The film shows how tea is grown, picked and selected in Ceylon, and how in wartime it has to be shipped by convoy. A women making a pot of tea is stopped by the commentator from adding "one for the pot" - you don't need the extra spoonful with Co-operative tea!
Context
The Co-Operative Wholesale Society (CWS) was one of the few parts of the Labour movement to fully engage with cinema and to give sustained attention to filmmaking. Alan Burton, in his analysis of the CWS film movement, argued that it was ‘among the pioneers of the industrial film, while the Co-Operative Movement was far in advance of other Labour groups in Britain in bringing the cinema to bear in its promotional and educational activities’ (Burton, 2005, 3). Since the turn of the century the CWS had commissioned actualities and arranged film shows, and during the 1930s and 1940s it continued to commission productions – for example from Publicity Films Limited – that blended narrative and factual sequences. By 1937 a newly formed CWS film unit was also making films, and in 1941 it was commissioned by the Government to produce official films to aid the war effort (Burton, 2005, 164, 171).

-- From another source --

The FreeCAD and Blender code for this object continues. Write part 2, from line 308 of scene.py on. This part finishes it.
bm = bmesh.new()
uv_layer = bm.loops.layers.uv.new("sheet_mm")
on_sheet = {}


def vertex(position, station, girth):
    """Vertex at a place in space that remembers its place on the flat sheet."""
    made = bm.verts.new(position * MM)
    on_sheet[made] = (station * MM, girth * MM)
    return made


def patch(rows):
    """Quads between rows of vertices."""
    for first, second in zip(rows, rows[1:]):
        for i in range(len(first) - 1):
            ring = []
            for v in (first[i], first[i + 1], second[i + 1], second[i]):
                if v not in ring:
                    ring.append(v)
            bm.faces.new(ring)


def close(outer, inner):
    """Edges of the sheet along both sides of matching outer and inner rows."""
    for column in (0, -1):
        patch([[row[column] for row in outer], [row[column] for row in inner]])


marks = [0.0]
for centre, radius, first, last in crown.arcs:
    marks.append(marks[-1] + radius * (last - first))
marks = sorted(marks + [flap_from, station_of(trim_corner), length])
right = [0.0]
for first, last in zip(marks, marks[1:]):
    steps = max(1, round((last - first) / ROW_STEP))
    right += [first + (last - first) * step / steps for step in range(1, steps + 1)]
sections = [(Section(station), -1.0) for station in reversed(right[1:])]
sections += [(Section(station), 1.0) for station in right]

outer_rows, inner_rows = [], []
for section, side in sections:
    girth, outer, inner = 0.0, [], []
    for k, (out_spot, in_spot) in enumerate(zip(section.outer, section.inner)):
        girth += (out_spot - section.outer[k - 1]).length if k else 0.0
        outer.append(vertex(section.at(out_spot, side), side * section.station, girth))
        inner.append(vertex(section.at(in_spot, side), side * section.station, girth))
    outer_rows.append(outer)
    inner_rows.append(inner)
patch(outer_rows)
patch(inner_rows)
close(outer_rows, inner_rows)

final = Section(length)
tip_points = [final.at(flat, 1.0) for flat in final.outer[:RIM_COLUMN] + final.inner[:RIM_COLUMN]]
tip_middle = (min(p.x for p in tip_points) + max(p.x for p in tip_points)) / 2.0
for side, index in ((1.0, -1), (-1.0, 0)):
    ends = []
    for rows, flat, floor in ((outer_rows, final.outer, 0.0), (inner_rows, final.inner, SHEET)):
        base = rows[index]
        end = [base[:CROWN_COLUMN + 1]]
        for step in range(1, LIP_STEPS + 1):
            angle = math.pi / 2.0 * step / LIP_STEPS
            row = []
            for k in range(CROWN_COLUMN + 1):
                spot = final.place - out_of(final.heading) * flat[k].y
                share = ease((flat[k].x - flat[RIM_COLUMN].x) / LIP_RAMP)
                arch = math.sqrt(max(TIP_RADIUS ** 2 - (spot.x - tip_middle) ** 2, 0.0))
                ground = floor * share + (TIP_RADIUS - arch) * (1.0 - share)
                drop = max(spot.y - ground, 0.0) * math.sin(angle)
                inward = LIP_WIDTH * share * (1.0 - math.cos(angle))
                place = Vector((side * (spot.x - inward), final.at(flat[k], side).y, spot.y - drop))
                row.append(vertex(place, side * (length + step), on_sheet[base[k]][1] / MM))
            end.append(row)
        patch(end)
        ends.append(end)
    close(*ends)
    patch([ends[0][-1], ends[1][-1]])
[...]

Eastern Rose was intended as a promotional film for Co-op tea and played in commercial cinemas. Alan Burton explained that this was not particularly unusual: ‘Of the seven CWS films produced in 1943, six were released theatrically into cinemas, and four screened non-theatrically by Ministry of Information roadshows’. In briefly discussing Eastern Rose, he also notes its similarities with the earlier Rose of the Orient (1935), from which some of its footage comes (Burton, 1997, 56).

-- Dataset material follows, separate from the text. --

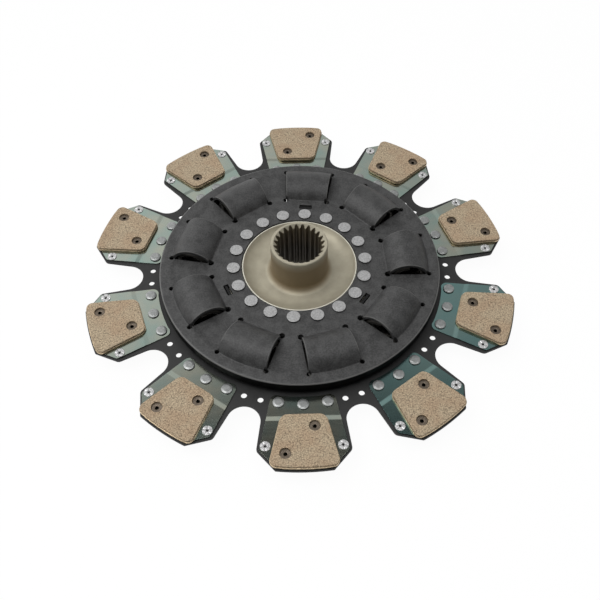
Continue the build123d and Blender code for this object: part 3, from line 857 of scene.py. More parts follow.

Rose of the Orient was produced by Publicity Films Limited and was released in 1935 in two versions. The lengthier 40-minute documentary (dated to 1931) combined the industrial material with a historical narrative and was distributed to public cinemas, while the shorter 6-minute version was ‘deemed more suitable for the transient audiences of the English and Scottish CWS Tea Demonstration Van, which came into commission during the summer months of 1935’ (Burton, 2005, 118). The film was described as the biggest project yet undertaken by the Society and extended the subject of The Cup that Cheers (1928) by adding footage filmed at the plantations in Ceylon. In reviewing Rose of the Orient, the trade journal The Commercial Film wrote that it represented ‘an admirable example of a short industrial film, calculated to stimulate the interest of Co-op tea drinkers in the source of supply’ (cited in Burton, 1997, 24). While similarly motivated, Eastern Rose updated this story within the context of the war, now including wartime convoy scenes. Footage from Rose of the Orient also featured in the CWS’s 1941 film, Tea is Served, while sequences from the Ceylon tea plantations also appeared in Food From the Empire (1940), which was directed by Theodore Thumwood (one of the cameramen on Rose of the Orient). These CWS films shared with Eastern Rose this message of imperial partnership, of self-rationing – ‘save that one for the pot’ – while relating the sequences of overseas industry and plantations back to the British housewife.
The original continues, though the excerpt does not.